Most e-commerce sites (particulaly in SA where we’re a bit new to it all) need a ‘Mary Queen of e-Shops’. South African e-tailers spend a lot of time on the site design, on the stock selection, even on advertising and promotion. But they forget about the most important person in sales: the salesperson. The person in the store that makes you feel welcome, gives you encouragement, makes suggestions. The salesperson that makes the difference between you walking out the shop with a new jersey, and walking out with two new jerseys, a pair of gloves and a trendy new scarf.

But the salesperson’s job is not done when the sale is rung up. When the customers are gone, good salespeople talk to the business owner about trends, about customer patterns, about what is hot and what is not. They are the vital source of intelligence about what makes the customer tick… and in the online world, what makes them click.

Good salespeople are all-important in retail. Online, the salesperson is not a person at all, it is intelligence that should be built into the technology that drives the website.

South Africa’s retailers are realising that an Internet presence will drive medium to long-term success as shopping moves online, and are looking at the technology they will need. Most attention in the beginning tends to fall on the back-end (stock management, financial management, etc). Closer to launch time, it’s all about the pretty Website. But there is a lot more to optimising the front end than tasteful colours and clever animations. That’s because the e-commerce site is the shop-front – but it’s also the salesperson.

When designing your online webshop, think of the ecommerce system as a virtual sales force. The technology platform should have a strong feature set, such as being able to interact in any language. It should be endlessly reliable, on duty around the clock. It should also be smart, to anticipate and suggest choices and accessories to the customer.

The virtual salesperson should have the central goal of driving up the spend of every customer who logs on to your site. It should encourage people to spend rather than simply browse (conversion rate lift), it should work to increase the average order sizes (cross sells and upsells), and it should seek to drive repeat sales (customer loyalty).
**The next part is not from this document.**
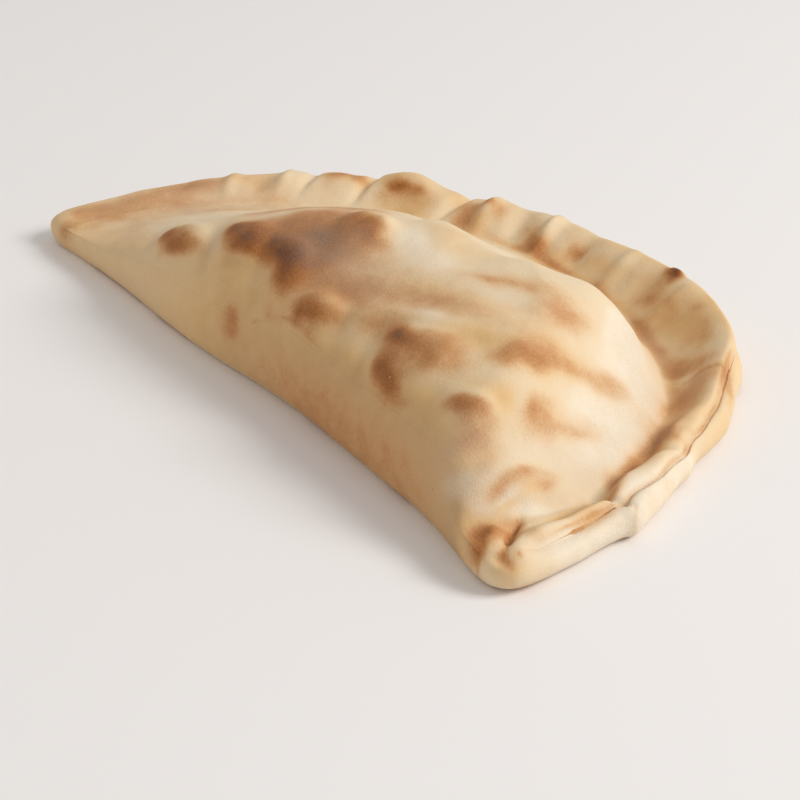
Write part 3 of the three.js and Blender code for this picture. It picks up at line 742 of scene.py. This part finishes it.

Your ecommerce technology should adapt to each user and their preferences, while working for you, thinking for you and especially selling for you. The key is that the virtual ‘salesperson’ is able to gather and use data.

Some data is freely available, for example people’s use and travels through their favourite social media platforms and recommendations sites. There is also a huge amount of information that can be gathered by people’s interactions with affiliates, search engines and analysing how they move from one part of the Internet to your site. Once on your site, there are ‘perception’ capabilities, such as site sensors, channel detection and audit trails, which can be combined with user state and time awareness to provide further context to let your virtual salesperson sell better.

Your e-commerce platform must recognise users and respond to them in a relevant and personalised way. It should intelligently tailor search results, navigation, product information and content to e-shoppers.

Applying existing data can result in predictions and recommendations for individual users; it can also work on information from many users to make assumptions about what new customers may want. That’s the power of concepts such as neural networks, Game Theory, Bayesian probability and Fuzzy Logic. These are just some of the techniques and strategies which can determine how your webshop interacts with the customer. Many of them are built into modern e-commerce systems.

As you start looking into your web presence, consider just what kind of a salesperson it will be. Once you get people to your website, whether they spend money is often less dependant on them seeing a perfect, gorgeous site, as much on how well the webshop is designed, and whether the virtual salesperson is helping them at every step to click ‘buy’.